Other times, when thinner, I’d get fair-weather compliments and warmer responses from people in general, but never trusted them. Where were these people when I was heavier?

While even 50 pounds overweight is still passable for a lot of things – I still can fit in those airline seats – I really feel for people who may be 100 pounds or more overweight.

Please realize – these are people. They have feelings, emotions, and everywhere they go they are outsiders. People don’t look like them in the media, seats aren’t built for them, they can’t sit on the corner eating an ice cream cone without feeling as if they are on display.

Yes, part of it is eating, but there’s also stress (mental stress that leads to eating the wrong foods along with physical stress on joints), slower metabolism (despite what the 5 a.m. informercials say, there is no way to speed up a metabolism) and lack of knowledge about exercise.

It is hard to build up that courage to be the fattest person in the gym. Even the No Judgement (sic) Zone judges. Yes, there is walking, and that’s a start, but some people can walk from here to Alaska and not really lose much weight. There’s crashing, but that doesn’t seem to work for any length of time.

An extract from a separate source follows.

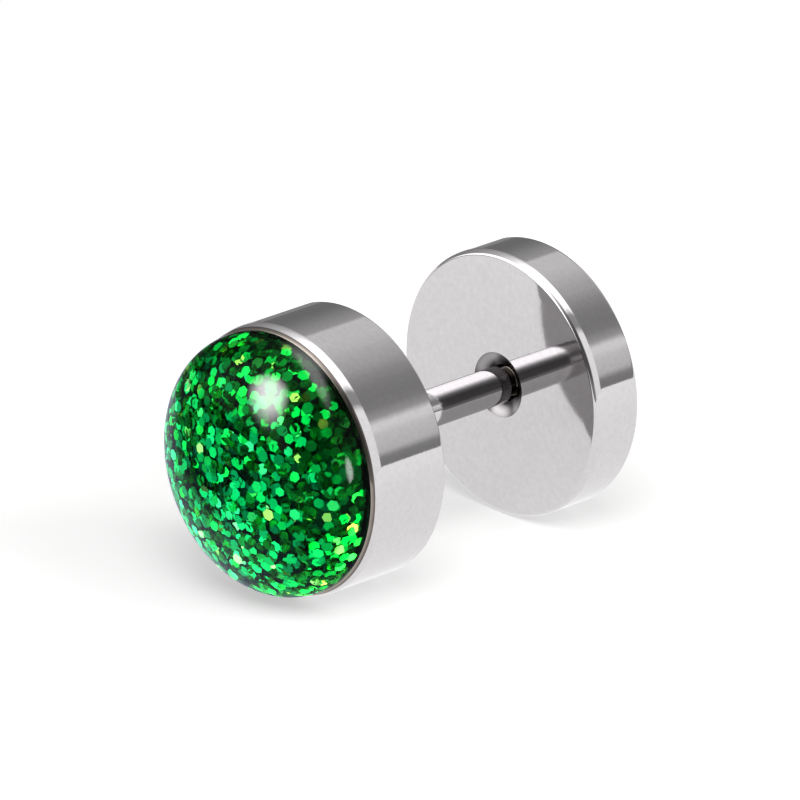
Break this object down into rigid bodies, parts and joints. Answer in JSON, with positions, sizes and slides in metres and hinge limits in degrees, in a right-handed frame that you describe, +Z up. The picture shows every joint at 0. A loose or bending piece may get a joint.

If I didn’t play sports for so many years, I wouldn’t know how to do a “Rocky” when needed.

So, what I’m asking is, ease up a little on people who may not look like the people in magazines.

Yes, everyone judges – even an overweight person may judge an obese person for being too fat, needing a scooter, etc. – but do know that usually there is a lot more to the story.

For once, if that person feels unjudged, you may see that wonderful glimmer you see in people’s eyes when they, finally, feel that they belong. That sparkle all the thin people seem to have in magazines.

Their weight is their struggle, not yours. Just accept it, and accept that person all the same. Their struggle may not be a weakness – in fact, maybe because of the struggle they gained a singular strength that can be admired, too.